В Древней Руси, согласно концепции либерала западника Ключевского, складываются два типа будущих русских интеллигентов, каждый из которых был по-своему неполноценен. Первый из них возник в результате христианизации Руси, под влиянием переводной византийской книжности. «…Эта книжная мудрость, – иронически замечал Ключевский, – была для нас подарком добрых, но сторонних людей, отблеском чужого ума».
Другой типаж интеллигенции сложился в период Московского царства, под впечатлением от падения, с одной стороны, монголо-татарского ига, с другой – от падения Византии под ударами Османской империи.
Характеристика второго типа русской интеллигенции Ключевским оказывается поистине уничтожающей: «этот самонадеянный грамотей-мастер, уверенный, что можно все понимать, ничего не зная, и был вторым типом русского интеллигента, и самой характерной особенностью этого типа была гордость личная и национальная».
Коренная проблема русской интеллигенции, как ее представлял Ключевский, заключается в том, что в сознании образованных людей складывается неразрешимое противоречие между знанием и пониманием действительности, между знанием и его применением на практике, между обыденным сознанием, ориентирующемся на традицию, и разум, требующим понимания своих целей и задач, между верой в догматы и авторитеты и мышлением, рациональным по своей природе.
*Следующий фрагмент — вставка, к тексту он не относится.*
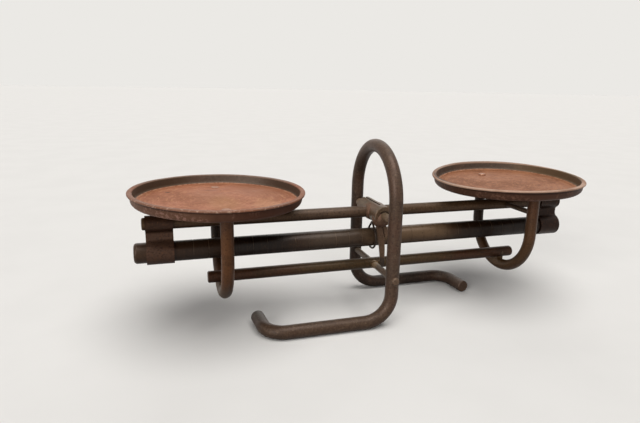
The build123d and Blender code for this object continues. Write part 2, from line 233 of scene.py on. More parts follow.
def mesh_object(name: str, build: BMesh) -> Object:
    """Turn a bmesh in metres into a smooth-shaded object.

    Args:
        name: Object's name.
        build: Finished bmesh, freed here.

    Returns:
        The object, linked into the scene.
    """
    mesh = bpy.data.meshes.new(name)
    bmesh.ops.recalc_face_normals(build, faces=build.faces)
    build.to_mesh(mesh)
    build.free()
    mesh.polygons.foreach_set("use_smooth", [True] * len(mesh.polygons))
    made = bpy.data.objects.new(name, mesh)
    bpy.context.scene.collection.objects.link(made)
    return made


def join_rings(build: BMesh, rings: list[Ring]) -> None:
    """Stretch a skin over rings, from each one to the next.

    Args:
        build: Mesh under construction.
        rings: Closed rings, all with the same number of vertices.
    """
    for first, second in zip(rings, rings[1:]):
        for i, corner in enumerate(first):
            j = (i + 1) % len(first)
            build.faces.new((corner, first[j], second[j], second[i]))


# ---- finishes


@dataclass(frozen=True)
class StainAndShade:
    """Cloudy egg-shaped patch of colour in the model's frame: a real mark, such as the rust round a weld,
    or painted shade or highlight.

    Its middle and its reach along X, Y and Z are in millimetres. Distance in reaches plus the
    clouds' noise says how full it is: none at the outer level, all at the inner one.
    """

    middle: Triple
    reach: Triple
    colour: str
    share: float = 0.85
    outer: float = 1.5
    inner: float = 0.9

    def laid(self, tree: Tree, place: Socket, clouds: Socket, colour: Socket) -> Socket:
        """Lay the patch over a colour.

        Args:
            tree: Node tree to add to.
            place: Coordinates in metres.
            clouds: Noise that makes the patch's edge uneven.
            colour: Colour below.

        Returns:
            The patched colour's socket.
        """
        scale = [per_metre(size) for size in self.reach]
        back = [-value / size for value, size in zip(self.middle, self.reach)]
        egg = add(tree, "Mapping", inputs={"Vector": place, "Scale": scale, "Location": back})
        away = add(tree, "VectorMath", {"operation": "LENGTH"}, {0: egg.outputs["Vector"]}).outputs["Value"]
        uneven = add(tree, "Math", {"operation": "ADD"}, {0: clouds, 1: away}).outputs["Value"]
        return paint(tree, colour, (self.colour, uneven, self.outer, self.inner, self.share))


@dataclass(frozen=True)
class RingMarks:
    """Brighter metal in the fine grooves turned round a tube that lies along X.

    The tube's axis height, its radius, the half length that carries marks and the depths at which
    the bright metal begins and is fullest are in millimetres. Clouds leave some marks dull.
    """

    axis_height: float
    tube_radius: float
    half_length: float
    colour: str
    share: float = 0.85
    depths: Pair = (0.05, 0.2)
    fade: float = 1.0
    clear: Pair = (0.42, 0.6)

    def laid(self, tree: Tree, place: Socket, clouds: Socket, colour: Socket) -> Socket:
        """Lay the marks over a colour.

        Args:
            tree: Node tree to add to.
            place: Coordinates in metres.
            clouds: Noise that leaves some marks dull.
            colour: Colour below.

        Returns:
            The marked colour's socket.
        """
        back = (0.0, 0.0, -self.axis_height * MM)
        across = add(tree, "Mapping", inputs={"Vector": place, "Scale": (0.0, 1.0, 1.0), "Location": back})
        off = {0: across.outputs["Vector"]}
        away = add(tree, "VectorMath", {"operation": "LENGTH"}, off).outputs["Value"]
        along = add(tree, "SeparateXYZ", inputs={"Vector": place}).outputs["X"]
        from_middle = add(tree, "Math", {"operation": "ABSOLUTE"}, {0: along}).outputs["Value"]
        cut: Socket | float = self.share
        for value, begin, full in (
            (away, *((self.tube_radius - depth) * MM for depth in self.depths)),
            (from_middle, self.half_length * MM, (self.half_length - self.fade) * MM),
            (clouds, *self.clear),
        ):
            rise = {"Value": value, "From Min": begin, "From Max": full}
            part = add(tree, "MapRange", SMOOTH, rise).outputs["Result"]
            cut = add(tree, "Math", {"operation": "MULTIPLY"}, {0: cut, 1: part}).outputs["Value"]
        mix = add(tree, "Mix", COLOURS, {"Factor": cut, FIRST: colour, SECOND: linear(self.colour)})
        return mix.outputs[MIXED]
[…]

Начиная с 1880-х годов интеллигенция, как и ее духовные вожди, стала рассматриваться в русской культуре как своего рода интеллектуальное «сектантство», характеризующееся специфической идеологией и моралью, особым типом поведения и бытом, физическим обликом и радикальным умонастроением, неотделимым от идейно-политической нетерпимости. Соответствующий облик интеллигенции сложился в результате ее идейного противостояния (в лице радикально настроенных поборников демократии в России) русскому самодержавию. Интеллигенция ассоциировалась уже не с аккумуляцией всех достижений отечественной и мировой культуры, не с концентрацией национального духа и творческой энергии, а скорее с политической «кружковщиной», с подпольной, заговорщицкой деятельностью, эстетическим радикализмом, пропагандистской активностью и «хождение в народ». Принадлежность к интеллигенции тем самым означала не столько духовное избранничество и универсальность, сколько политическую целенаправленность – фанатическую одержимость социальными идеями, стремление к переустройству мира в духе книжно-утопических идеалов, готовность к личным жертвам во имя народного блага.
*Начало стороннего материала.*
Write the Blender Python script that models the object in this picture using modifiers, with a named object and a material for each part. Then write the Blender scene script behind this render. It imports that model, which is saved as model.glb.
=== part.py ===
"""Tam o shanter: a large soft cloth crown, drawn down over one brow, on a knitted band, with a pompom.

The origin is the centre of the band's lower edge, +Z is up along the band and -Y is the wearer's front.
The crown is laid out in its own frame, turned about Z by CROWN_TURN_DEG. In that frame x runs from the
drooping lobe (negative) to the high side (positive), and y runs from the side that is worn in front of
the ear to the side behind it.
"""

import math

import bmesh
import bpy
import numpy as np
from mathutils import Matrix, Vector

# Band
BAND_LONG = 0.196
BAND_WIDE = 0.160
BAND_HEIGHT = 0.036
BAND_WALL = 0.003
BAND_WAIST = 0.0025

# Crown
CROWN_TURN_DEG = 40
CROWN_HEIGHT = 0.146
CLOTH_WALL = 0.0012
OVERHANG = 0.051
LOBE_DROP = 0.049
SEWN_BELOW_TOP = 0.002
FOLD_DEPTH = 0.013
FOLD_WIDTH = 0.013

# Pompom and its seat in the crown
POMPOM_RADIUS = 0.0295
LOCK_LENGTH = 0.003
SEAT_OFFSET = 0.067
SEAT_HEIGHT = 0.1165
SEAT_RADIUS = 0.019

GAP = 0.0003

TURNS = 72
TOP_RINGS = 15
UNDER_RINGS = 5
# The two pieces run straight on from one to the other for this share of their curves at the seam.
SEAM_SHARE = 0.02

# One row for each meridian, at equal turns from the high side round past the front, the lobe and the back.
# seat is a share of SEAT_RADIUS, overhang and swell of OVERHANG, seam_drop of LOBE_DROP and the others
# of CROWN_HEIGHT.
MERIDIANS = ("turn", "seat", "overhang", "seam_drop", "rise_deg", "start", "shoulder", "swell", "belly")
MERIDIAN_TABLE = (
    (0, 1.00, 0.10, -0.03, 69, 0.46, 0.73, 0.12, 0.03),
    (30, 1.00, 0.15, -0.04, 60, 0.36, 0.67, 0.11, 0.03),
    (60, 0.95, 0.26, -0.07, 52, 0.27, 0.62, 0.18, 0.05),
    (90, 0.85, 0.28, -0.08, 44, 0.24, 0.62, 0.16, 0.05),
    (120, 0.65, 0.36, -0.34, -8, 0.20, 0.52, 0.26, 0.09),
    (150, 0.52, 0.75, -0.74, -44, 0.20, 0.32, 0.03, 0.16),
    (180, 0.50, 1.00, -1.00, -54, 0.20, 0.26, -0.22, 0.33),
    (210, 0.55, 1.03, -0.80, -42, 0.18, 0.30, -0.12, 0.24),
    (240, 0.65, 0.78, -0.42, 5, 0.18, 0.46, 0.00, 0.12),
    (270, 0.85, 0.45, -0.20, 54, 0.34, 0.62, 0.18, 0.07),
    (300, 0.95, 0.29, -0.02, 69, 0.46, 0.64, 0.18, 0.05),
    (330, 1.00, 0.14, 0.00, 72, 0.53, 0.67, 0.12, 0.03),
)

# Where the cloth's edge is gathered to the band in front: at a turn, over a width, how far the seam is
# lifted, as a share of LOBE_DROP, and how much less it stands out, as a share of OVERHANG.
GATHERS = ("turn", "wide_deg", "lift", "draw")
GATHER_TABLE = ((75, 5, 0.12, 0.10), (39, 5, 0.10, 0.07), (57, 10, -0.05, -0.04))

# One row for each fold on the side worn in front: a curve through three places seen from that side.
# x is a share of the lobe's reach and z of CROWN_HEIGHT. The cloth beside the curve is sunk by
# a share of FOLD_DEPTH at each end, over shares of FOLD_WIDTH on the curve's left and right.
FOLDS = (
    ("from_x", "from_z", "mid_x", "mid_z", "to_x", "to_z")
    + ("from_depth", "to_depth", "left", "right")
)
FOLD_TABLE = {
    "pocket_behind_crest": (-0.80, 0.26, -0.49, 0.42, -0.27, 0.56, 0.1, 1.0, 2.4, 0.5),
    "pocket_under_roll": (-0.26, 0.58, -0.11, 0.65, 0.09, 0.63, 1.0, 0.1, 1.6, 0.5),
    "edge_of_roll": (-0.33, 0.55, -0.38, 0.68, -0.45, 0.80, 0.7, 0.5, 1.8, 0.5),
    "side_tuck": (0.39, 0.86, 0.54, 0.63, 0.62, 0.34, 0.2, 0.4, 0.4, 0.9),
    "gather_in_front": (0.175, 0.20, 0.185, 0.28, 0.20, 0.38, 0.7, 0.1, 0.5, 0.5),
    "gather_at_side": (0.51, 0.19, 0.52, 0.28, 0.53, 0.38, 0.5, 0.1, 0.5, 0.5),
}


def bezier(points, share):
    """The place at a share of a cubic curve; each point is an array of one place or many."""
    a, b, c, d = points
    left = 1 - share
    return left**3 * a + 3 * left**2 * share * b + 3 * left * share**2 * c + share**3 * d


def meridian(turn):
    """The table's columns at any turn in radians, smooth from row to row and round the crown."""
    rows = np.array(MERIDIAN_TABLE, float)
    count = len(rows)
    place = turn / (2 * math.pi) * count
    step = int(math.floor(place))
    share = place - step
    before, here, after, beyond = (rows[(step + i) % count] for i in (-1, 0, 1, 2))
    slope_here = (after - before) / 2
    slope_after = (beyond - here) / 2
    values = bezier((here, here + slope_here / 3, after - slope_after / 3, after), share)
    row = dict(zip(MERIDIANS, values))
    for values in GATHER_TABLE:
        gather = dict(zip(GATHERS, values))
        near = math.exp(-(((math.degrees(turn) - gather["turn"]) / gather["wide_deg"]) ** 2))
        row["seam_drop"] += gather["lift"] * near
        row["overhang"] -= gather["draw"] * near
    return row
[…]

Происхождение русской интеллигенции связывалось, во-первых, с культурным европеизмом, распространением просвещения, развитием наук, искусств и вообще возникновением специализированных форм культуры; во-вторых, – с обретаемыми навыками религиозной и политической свободы мысли, слова, печати.
Третья традиция (ее наиболее последовательно отстаивал в своих культурологических эссе Д.С.Мережковский и М.О.Гершензон) возводила истоки русской интеллигенции к временам петровских реформ и к самому Петру, признаваемому первым русским интеллигентом, стремившимся «по своему образу и подобию» сформировать отряд послушных его воле «птенцов гнезда Петрова». Эта традиция исследования генезиса русской интеллигенции была плодотворна тем, что обозначала драматическую коллизию, сопровождающую в дальнейшем всю историю русской интеллигенции – сложные взаимоотношения интеллигенции с властью и государством.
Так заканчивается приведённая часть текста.